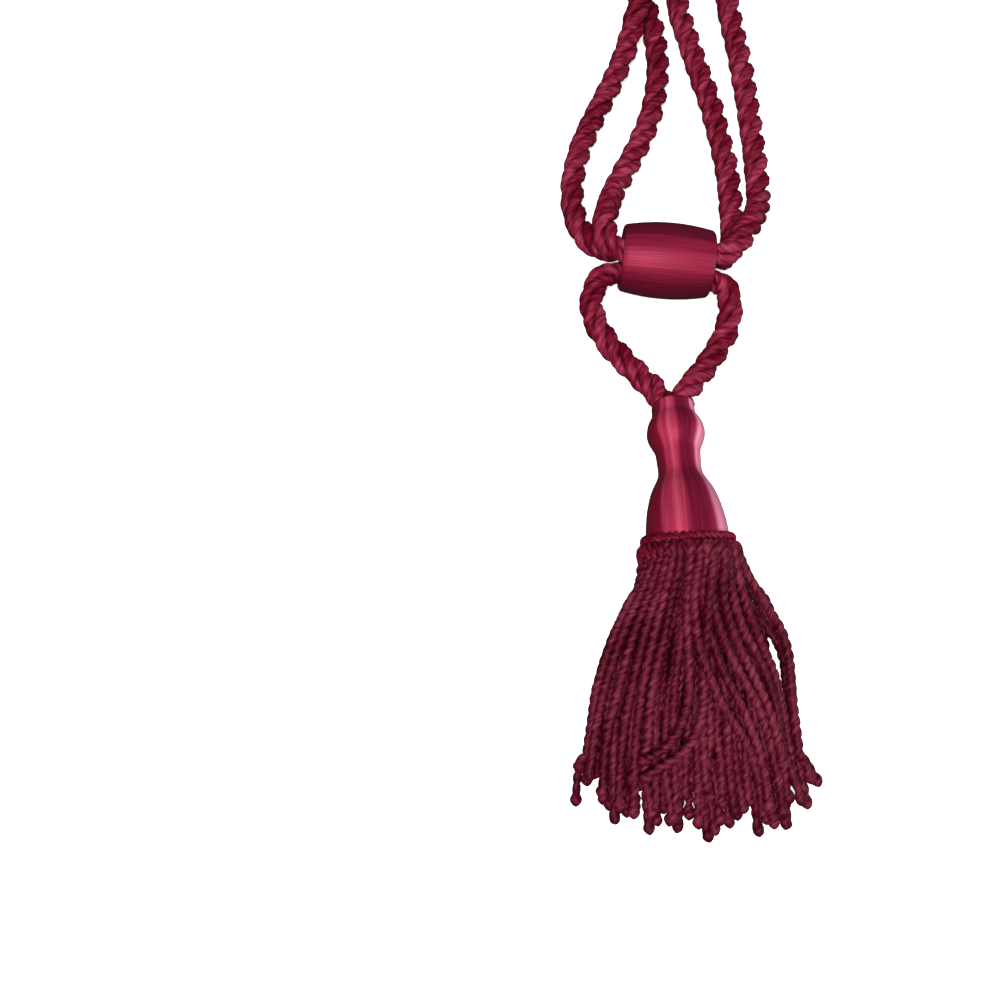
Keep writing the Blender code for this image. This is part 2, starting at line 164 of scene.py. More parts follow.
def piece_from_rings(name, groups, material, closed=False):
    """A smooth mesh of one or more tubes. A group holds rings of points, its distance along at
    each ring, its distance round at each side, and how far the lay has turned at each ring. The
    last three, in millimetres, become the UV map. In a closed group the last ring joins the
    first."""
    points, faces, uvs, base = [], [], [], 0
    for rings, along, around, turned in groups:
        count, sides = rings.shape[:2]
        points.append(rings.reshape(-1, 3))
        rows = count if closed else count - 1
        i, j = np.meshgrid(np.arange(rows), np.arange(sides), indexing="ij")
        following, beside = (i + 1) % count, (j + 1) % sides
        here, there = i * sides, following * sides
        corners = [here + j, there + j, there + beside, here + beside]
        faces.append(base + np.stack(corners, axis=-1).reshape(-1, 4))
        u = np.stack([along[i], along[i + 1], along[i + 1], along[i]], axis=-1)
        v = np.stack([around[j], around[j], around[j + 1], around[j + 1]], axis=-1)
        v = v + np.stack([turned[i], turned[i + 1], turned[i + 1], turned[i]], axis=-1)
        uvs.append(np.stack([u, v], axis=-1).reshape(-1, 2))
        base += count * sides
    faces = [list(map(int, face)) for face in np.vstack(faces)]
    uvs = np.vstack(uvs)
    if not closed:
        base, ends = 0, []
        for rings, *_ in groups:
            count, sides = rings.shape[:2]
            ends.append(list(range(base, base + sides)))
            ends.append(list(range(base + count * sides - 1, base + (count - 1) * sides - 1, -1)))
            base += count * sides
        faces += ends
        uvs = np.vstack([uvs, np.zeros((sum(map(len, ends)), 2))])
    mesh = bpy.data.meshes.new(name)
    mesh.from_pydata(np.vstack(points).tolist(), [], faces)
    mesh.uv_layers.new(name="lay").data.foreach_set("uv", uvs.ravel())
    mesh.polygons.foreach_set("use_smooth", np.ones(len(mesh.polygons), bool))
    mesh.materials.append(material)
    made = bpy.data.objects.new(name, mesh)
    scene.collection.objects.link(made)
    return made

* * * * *

Print the whole listing again, exactly.

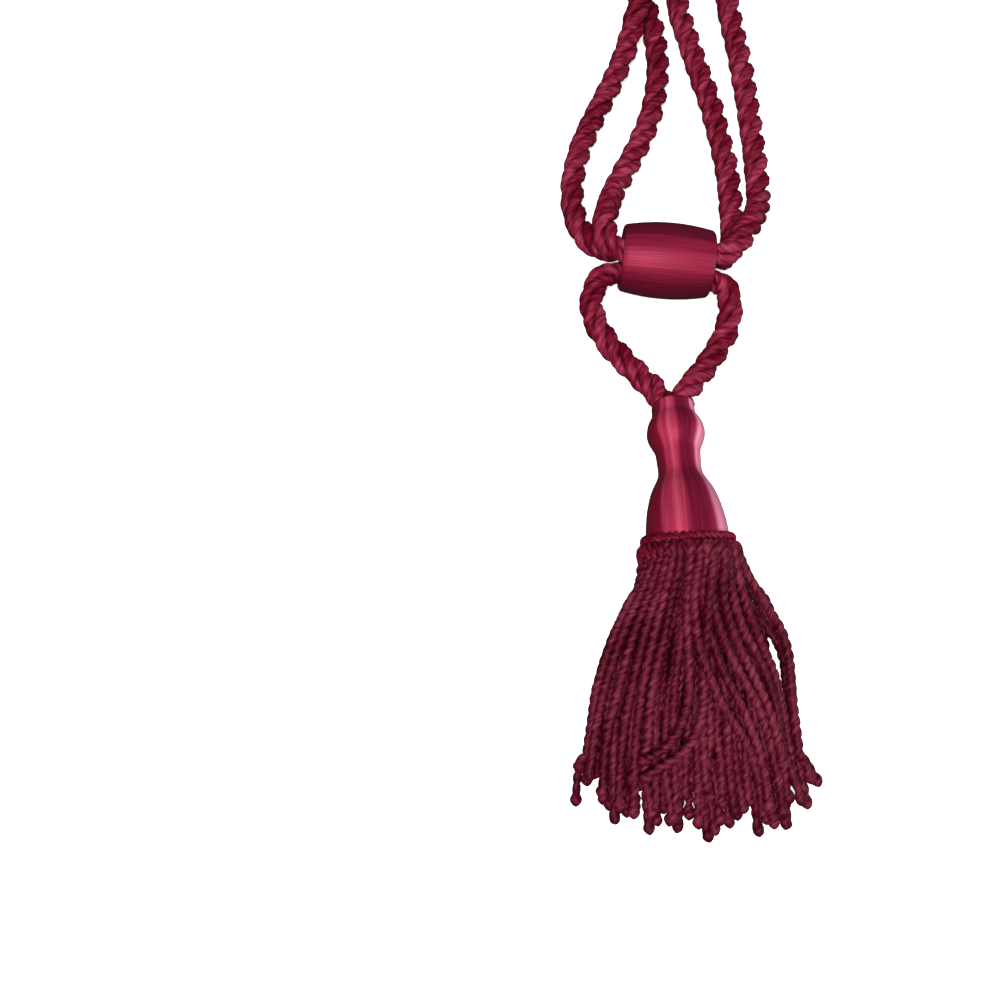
Keep writing the Blender code for this image. This is part 2, starting at line 164 of scene.py. More parts follow.
def piece_from_rings(name, groups, material, closed=False):
    """A smooth mesh of one or more tubes. A group holds rings of points, its distance along at
    each ring, its distance round at each side, and how far the lay has turned at each ring. The
    last three, in millimetres, become the UV map. In a closed group the last ring joins the
    first."""
    points, faces, uvs, base = [], [], [], 0
    for rings, along, around, turned in groups:
        count, sides = rings.shape[:2]
        points.append(rings.reshape(-1, 3))
        rows = count if closed else count - 1
        i, j = np.meshgrid(np.arange(rows), np.arange(sides), indexing="ij")
        following, beside = (i + 1) % count, (j + 1) % sides
        here, there = i * sides, following * sides
        corners = [here + j, there + j, there + beside, here + beside]
        faces.append(base + np.stack(corners, axis=-1).reshape(-1, 4))
        u = np.stack([along[i], along[i + 1], along[i + 1], along[i]], axis=-1)
        v = np.stack([around[j], around[j], around[j + 1], around[j + 1]], axis=-1)
        v = v + np.stack([turned[i], turned[i + 1], turned[i + 1], turned[i]], axis=-1)
        uvs.append(np.stack([u, v], axis=-1).reshape(-1, 2))
        base += count * sides
    faces = [list(map(int, face)) for face in np.vstack(faces)]
    uvs = np.vstack(uvs)
    if not closed:
        base, ends = 0, []
        for rings, *_ in groups:
            count, sides = rings.shape[:2]
            ends.append(list(range(base, base + sides)))
            ends.append(list(range(base + count * sides - 1, base + (count - 1) * sides - 1, -1)))
            base += count * sides
        faces += ends
        uvs = np.vstack([uvs, np.zeros((sum(map(len, ends)), 2))])
    mesh = bpy.data.meshes.new(name)
    mesh.from_pydata(np.vstack(points).tolist(), [], faces)
    mesh.uv_layers.new(name="lay").data.foreach_set("uv", uvs.ravel())
    mesh.polygons.foreach_set("use_smooth", np.ones(len(mesh.polygons), bool))
    mesh.materials.append(material)
    made = bpy.data.objects.new(name, mesh)
    scene.collection.objects.link(made)
    return made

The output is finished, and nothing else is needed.